- Goal of the exercise -
In the records below, find each line containing the word "this" and copy it.

- Entries -

------------------------------------------------

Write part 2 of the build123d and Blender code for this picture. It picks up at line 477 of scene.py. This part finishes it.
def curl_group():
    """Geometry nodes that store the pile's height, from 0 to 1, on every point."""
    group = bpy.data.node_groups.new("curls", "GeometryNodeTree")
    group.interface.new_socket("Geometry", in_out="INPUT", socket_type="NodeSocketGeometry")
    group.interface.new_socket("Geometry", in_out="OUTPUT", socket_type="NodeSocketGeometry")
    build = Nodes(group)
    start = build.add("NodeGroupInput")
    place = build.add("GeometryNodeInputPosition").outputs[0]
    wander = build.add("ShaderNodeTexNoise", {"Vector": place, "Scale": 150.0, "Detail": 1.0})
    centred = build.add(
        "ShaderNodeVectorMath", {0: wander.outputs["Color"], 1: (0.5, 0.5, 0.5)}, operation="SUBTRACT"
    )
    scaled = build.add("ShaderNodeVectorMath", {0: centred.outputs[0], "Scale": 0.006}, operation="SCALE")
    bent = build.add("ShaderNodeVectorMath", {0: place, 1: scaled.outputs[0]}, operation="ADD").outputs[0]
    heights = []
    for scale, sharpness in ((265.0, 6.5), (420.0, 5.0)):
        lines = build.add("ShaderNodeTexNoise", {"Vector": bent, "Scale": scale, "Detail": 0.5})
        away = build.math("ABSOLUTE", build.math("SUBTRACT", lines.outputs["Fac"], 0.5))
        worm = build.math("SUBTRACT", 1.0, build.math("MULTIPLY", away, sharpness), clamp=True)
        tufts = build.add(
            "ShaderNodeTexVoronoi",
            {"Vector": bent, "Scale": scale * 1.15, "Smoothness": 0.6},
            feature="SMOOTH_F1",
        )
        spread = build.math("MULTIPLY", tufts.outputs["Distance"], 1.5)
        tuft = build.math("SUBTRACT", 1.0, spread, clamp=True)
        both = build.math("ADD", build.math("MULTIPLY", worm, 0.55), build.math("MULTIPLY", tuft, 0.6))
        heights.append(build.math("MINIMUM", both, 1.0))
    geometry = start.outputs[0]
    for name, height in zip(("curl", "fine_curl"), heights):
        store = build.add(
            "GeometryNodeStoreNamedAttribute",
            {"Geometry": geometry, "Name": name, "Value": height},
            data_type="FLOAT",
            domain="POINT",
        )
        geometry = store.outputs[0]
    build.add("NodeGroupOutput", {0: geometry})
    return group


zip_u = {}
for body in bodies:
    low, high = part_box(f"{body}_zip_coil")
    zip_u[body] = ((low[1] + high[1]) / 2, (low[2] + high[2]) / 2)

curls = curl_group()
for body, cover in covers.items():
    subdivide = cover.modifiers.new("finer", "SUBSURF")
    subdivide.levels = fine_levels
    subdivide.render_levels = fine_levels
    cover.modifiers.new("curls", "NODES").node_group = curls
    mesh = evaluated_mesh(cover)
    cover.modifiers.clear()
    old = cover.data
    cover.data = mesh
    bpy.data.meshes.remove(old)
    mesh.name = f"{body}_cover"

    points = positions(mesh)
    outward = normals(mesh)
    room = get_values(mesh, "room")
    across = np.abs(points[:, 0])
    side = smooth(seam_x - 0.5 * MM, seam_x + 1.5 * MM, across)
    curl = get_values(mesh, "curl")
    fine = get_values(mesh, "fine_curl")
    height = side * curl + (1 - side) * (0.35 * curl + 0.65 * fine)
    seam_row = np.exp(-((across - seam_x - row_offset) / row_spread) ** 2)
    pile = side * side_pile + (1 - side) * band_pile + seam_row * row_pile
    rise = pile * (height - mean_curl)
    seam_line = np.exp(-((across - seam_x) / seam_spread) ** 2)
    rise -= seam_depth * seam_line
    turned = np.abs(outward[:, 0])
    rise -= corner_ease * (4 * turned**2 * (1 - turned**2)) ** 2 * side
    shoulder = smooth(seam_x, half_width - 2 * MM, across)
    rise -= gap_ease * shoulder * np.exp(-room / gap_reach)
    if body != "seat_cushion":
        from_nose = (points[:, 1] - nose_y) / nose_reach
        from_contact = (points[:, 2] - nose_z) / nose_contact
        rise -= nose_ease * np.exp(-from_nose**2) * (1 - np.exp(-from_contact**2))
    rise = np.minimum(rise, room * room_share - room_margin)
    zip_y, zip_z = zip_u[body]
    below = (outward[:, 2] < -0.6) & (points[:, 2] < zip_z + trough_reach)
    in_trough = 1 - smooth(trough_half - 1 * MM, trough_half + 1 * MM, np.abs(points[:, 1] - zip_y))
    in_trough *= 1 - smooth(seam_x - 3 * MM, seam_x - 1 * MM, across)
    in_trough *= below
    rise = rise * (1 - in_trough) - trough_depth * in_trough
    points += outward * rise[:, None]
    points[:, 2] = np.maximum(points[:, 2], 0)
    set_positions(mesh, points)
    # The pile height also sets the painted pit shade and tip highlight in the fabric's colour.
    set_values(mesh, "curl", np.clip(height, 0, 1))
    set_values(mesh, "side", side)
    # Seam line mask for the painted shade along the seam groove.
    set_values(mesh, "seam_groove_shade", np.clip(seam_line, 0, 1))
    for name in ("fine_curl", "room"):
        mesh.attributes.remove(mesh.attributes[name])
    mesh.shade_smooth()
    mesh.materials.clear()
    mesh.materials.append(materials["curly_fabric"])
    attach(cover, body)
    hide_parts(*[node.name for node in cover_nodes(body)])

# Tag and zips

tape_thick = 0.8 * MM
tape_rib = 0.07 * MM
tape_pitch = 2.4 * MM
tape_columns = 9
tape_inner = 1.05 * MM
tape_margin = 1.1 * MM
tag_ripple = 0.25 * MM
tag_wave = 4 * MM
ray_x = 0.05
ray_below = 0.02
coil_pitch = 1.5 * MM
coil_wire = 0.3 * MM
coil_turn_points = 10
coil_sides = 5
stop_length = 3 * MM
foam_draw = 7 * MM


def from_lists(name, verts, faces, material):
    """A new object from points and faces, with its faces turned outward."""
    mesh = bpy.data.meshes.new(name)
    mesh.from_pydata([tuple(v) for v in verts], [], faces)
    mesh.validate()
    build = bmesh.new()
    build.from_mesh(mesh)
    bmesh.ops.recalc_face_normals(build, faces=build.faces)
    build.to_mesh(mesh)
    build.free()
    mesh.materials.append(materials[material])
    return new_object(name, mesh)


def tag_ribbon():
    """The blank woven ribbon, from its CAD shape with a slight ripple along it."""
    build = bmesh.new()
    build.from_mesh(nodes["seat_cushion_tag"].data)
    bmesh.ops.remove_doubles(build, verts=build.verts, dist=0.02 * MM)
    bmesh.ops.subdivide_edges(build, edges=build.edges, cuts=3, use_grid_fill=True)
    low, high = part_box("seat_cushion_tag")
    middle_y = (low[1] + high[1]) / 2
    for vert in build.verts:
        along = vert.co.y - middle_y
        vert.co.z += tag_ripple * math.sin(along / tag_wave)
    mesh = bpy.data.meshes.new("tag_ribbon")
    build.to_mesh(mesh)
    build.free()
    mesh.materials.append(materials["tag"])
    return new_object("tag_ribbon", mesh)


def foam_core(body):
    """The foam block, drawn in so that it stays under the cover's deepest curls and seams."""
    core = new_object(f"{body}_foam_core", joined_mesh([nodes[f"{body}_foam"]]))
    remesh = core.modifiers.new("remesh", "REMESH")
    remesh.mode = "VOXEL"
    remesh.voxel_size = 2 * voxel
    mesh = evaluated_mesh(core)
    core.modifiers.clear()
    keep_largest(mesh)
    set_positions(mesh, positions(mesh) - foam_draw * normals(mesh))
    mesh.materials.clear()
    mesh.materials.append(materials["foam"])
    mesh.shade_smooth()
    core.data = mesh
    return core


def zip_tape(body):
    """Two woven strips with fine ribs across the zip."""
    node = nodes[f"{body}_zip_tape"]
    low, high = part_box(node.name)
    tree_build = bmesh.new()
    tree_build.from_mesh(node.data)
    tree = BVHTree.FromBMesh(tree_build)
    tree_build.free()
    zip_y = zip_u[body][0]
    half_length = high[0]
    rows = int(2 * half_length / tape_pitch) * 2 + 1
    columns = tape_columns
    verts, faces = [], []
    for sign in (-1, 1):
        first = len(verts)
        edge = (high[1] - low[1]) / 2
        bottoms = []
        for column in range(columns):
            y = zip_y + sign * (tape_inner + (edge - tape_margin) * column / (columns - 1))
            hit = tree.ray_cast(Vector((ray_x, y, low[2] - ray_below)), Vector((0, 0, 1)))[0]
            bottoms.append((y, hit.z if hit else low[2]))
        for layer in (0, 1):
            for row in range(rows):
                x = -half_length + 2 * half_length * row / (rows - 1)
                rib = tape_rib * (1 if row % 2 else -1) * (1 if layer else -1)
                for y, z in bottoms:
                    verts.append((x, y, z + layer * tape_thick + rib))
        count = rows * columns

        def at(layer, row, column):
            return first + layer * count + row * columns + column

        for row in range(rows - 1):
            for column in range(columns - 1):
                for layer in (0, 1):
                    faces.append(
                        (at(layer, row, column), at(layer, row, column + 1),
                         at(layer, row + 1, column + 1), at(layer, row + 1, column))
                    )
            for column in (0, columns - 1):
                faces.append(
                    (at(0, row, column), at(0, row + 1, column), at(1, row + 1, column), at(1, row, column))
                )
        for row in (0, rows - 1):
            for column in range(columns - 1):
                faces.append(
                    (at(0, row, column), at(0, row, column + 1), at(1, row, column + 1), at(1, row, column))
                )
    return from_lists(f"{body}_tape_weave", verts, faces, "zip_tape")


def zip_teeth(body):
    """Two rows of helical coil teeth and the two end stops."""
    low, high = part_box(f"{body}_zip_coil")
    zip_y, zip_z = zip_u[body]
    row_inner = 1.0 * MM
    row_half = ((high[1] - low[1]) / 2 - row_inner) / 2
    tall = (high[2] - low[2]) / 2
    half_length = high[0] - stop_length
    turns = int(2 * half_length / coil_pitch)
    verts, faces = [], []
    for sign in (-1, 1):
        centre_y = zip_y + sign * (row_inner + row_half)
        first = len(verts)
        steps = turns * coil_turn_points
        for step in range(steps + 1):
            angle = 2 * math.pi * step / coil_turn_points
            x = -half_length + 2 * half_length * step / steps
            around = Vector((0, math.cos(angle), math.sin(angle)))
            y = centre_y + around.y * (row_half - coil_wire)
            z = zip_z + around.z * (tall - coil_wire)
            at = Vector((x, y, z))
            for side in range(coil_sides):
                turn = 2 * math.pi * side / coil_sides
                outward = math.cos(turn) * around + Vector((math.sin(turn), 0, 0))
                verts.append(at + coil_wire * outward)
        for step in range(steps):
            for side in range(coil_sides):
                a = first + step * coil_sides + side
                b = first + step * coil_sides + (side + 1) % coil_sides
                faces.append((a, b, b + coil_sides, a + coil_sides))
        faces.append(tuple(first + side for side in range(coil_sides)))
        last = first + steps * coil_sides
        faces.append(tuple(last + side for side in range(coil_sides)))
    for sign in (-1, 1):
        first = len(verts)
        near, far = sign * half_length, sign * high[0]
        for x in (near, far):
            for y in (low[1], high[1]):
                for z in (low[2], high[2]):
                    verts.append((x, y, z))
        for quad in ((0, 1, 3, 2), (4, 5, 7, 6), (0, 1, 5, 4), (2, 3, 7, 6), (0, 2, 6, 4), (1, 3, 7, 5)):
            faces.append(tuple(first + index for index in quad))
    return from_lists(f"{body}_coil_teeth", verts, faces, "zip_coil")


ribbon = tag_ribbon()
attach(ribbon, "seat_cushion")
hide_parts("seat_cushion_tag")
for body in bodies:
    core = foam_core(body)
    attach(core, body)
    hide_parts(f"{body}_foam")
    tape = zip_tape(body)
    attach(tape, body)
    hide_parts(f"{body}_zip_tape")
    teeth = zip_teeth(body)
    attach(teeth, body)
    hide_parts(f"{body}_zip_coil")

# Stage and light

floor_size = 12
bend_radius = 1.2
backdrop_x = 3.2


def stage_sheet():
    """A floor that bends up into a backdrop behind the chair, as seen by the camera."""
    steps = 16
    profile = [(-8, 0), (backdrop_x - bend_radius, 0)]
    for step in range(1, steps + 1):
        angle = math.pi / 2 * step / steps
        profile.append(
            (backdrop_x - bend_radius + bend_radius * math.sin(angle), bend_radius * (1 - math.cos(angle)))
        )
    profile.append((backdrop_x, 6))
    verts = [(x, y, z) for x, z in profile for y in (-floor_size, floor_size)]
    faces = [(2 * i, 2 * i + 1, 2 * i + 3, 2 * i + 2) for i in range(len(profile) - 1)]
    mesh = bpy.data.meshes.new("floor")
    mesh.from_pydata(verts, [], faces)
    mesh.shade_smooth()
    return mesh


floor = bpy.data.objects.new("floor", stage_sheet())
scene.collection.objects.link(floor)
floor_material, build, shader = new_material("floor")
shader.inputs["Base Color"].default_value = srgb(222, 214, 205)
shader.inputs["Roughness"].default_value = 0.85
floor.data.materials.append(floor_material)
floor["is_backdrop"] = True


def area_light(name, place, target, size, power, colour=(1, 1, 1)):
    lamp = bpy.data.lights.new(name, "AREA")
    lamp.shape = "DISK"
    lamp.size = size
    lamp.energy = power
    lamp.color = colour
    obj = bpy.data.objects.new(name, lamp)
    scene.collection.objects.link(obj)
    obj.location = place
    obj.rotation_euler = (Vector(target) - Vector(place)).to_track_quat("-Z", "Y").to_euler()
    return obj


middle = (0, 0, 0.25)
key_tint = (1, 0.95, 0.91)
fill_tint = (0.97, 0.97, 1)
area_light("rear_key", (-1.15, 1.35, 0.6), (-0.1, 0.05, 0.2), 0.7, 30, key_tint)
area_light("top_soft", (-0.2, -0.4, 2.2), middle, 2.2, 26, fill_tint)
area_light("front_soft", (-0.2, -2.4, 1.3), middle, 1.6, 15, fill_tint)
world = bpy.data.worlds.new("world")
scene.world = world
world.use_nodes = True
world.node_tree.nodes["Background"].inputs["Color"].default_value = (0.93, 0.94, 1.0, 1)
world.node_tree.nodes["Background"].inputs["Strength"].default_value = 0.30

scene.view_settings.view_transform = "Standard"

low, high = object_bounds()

------------------------------------------------

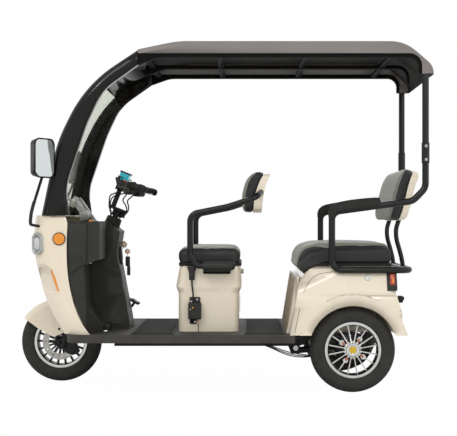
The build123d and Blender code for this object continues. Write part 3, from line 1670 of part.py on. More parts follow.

------------------------------------------------

- Result of the exercise -
Write part 2 of the build123d and Blender code for this picture. It picks up at line 477 of scene.py. This part finishes it.
The build123d and Blender code for this object continues. Write part 3, from line 1670 of part.py on. More parts follow.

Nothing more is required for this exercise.